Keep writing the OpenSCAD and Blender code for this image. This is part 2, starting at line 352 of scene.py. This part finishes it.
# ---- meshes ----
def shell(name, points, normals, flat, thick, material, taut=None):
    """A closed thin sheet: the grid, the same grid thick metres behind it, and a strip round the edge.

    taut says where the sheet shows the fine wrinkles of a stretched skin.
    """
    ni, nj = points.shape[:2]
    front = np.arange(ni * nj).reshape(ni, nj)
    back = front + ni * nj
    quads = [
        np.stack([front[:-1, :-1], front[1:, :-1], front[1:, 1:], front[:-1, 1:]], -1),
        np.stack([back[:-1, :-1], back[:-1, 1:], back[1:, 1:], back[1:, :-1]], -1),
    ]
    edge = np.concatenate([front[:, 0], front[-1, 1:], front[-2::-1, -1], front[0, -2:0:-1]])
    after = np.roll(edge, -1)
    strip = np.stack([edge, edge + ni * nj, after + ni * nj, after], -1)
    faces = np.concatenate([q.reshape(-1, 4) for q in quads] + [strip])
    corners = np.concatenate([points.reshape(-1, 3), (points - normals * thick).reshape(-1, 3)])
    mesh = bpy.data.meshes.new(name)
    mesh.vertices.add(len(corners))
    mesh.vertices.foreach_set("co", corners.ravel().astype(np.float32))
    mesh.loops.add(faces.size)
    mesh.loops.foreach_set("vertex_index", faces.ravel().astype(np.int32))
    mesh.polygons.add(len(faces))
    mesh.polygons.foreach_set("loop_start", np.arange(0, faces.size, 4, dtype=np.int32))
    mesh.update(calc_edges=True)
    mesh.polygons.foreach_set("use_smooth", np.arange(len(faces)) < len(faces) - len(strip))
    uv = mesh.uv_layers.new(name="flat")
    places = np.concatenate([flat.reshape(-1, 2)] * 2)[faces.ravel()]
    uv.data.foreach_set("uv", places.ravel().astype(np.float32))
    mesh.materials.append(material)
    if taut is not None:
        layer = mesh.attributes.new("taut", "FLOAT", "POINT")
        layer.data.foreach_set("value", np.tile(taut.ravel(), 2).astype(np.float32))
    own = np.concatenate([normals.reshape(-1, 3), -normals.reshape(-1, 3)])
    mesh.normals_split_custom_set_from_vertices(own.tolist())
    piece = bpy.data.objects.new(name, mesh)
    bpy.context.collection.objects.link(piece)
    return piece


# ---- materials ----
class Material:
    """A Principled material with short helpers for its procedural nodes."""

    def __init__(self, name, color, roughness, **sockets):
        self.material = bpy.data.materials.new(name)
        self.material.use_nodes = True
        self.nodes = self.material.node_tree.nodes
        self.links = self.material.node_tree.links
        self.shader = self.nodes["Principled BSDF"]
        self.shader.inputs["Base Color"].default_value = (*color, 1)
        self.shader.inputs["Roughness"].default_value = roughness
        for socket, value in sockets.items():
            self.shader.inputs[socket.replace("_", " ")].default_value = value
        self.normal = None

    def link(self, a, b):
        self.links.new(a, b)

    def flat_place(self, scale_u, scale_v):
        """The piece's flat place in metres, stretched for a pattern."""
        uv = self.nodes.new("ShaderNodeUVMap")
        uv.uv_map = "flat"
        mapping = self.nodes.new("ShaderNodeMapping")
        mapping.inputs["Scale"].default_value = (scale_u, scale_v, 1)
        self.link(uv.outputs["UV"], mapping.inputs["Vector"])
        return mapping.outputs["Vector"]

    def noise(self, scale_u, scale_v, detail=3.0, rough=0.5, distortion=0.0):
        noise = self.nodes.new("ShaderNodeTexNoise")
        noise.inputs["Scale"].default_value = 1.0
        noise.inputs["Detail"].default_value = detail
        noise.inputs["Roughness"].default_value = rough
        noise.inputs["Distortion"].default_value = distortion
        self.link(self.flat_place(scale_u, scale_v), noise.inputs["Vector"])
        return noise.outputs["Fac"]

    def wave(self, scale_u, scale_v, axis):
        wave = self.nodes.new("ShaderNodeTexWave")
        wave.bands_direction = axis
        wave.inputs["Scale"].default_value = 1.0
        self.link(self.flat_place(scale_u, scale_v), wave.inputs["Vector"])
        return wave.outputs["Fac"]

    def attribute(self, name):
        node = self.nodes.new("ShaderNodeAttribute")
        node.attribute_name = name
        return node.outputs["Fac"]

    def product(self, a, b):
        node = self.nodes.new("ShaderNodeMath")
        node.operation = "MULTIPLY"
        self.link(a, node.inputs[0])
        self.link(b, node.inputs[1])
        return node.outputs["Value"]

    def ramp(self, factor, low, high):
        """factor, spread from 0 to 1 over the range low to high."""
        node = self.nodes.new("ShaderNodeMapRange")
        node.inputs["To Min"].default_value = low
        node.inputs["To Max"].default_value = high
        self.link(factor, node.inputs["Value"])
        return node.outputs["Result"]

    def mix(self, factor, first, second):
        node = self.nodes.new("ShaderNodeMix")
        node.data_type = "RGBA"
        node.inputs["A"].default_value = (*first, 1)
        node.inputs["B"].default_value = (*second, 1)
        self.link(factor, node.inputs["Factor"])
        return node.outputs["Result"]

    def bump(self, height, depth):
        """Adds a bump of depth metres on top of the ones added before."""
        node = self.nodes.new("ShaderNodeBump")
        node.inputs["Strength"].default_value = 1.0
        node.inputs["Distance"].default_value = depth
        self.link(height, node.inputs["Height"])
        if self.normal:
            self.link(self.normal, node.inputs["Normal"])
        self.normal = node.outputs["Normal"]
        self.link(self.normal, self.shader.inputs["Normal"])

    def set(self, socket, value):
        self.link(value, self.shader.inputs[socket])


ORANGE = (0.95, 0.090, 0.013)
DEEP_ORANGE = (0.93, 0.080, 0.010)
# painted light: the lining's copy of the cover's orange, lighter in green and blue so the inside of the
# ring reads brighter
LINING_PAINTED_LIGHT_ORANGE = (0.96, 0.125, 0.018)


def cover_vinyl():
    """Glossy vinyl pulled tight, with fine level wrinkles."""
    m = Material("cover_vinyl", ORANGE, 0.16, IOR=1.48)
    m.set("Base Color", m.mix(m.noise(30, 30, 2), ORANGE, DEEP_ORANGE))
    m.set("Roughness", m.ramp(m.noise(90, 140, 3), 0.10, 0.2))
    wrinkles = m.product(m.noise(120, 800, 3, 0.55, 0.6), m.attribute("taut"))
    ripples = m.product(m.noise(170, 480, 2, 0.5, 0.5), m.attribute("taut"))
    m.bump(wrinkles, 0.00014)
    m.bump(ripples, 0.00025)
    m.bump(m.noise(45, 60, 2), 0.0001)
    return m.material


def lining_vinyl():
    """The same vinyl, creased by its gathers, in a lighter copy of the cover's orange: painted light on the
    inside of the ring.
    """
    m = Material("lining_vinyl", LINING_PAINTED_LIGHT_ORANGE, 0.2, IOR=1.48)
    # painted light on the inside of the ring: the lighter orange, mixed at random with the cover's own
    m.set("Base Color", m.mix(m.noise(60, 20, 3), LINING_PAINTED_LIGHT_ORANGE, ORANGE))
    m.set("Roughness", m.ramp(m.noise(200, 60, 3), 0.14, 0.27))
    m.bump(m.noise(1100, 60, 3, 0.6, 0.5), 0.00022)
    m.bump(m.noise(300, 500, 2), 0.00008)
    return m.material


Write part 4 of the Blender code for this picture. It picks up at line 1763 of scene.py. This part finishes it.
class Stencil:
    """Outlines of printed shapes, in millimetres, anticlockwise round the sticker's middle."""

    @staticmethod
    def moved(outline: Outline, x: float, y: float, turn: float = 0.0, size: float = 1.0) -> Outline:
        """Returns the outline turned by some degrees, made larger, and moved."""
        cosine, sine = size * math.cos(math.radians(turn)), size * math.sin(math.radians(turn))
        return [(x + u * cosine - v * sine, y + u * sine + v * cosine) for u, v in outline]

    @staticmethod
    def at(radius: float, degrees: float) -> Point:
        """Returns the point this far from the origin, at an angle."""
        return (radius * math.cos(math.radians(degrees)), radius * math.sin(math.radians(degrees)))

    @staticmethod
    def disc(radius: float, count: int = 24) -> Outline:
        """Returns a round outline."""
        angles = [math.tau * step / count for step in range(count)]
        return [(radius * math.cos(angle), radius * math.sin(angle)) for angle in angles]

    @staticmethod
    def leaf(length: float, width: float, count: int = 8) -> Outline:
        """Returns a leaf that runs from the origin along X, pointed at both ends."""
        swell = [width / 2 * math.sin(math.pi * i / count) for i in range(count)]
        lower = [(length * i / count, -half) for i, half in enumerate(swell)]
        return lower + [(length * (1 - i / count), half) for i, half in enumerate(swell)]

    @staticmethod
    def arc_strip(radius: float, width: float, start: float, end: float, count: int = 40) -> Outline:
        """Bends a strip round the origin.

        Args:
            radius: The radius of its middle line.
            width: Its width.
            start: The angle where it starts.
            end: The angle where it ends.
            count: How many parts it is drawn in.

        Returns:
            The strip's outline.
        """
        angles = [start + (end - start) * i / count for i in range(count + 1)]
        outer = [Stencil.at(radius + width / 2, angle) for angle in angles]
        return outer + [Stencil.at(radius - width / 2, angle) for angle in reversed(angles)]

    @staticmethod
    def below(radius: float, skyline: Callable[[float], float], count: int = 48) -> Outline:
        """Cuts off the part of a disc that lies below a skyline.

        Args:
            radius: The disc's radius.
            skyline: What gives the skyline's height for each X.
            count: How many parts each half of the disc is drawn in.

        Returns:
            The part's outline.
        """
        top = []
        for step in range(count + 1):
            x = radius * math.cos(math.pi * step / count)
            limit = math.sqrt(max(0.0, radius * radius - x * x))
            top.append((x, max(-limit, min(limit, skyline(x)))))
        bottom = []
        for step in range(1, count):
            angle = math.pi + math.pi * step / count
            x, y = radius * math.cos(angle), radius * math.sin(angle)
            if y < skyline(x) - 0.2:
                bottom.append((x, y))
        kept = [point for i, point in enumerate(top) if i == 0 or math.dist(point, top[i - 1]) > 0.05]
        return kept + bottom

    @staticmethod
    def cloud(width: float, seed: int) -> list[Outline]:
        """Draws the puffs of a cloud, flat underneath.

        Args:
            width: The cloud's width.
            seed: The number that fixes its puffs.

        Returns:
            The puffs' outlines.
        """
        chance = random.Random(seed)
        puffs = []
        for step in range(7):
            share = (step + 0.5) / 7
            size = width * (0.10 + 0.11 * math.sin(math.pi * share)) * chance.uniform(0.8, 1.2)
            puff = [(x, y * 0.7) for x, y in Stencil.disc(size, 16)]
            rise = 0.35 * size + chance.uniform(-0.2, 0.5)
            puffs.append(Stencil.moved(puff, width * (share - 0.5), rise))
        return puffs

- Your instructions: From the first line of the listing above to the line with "round the edge.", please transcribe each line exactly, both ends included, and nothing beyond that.

- Answer to the task:
Keep writing the OpenSCAD and Blender code for this image. This is part 2, starting at line 352 of scene.py. This part finishes it.
# ---- meshes ----
def shell(name, points, normals, flat, thick, material, taut=None):
    """A closed thin sheet: the grid, the same grid thick metres behind it, and a strip round the edge.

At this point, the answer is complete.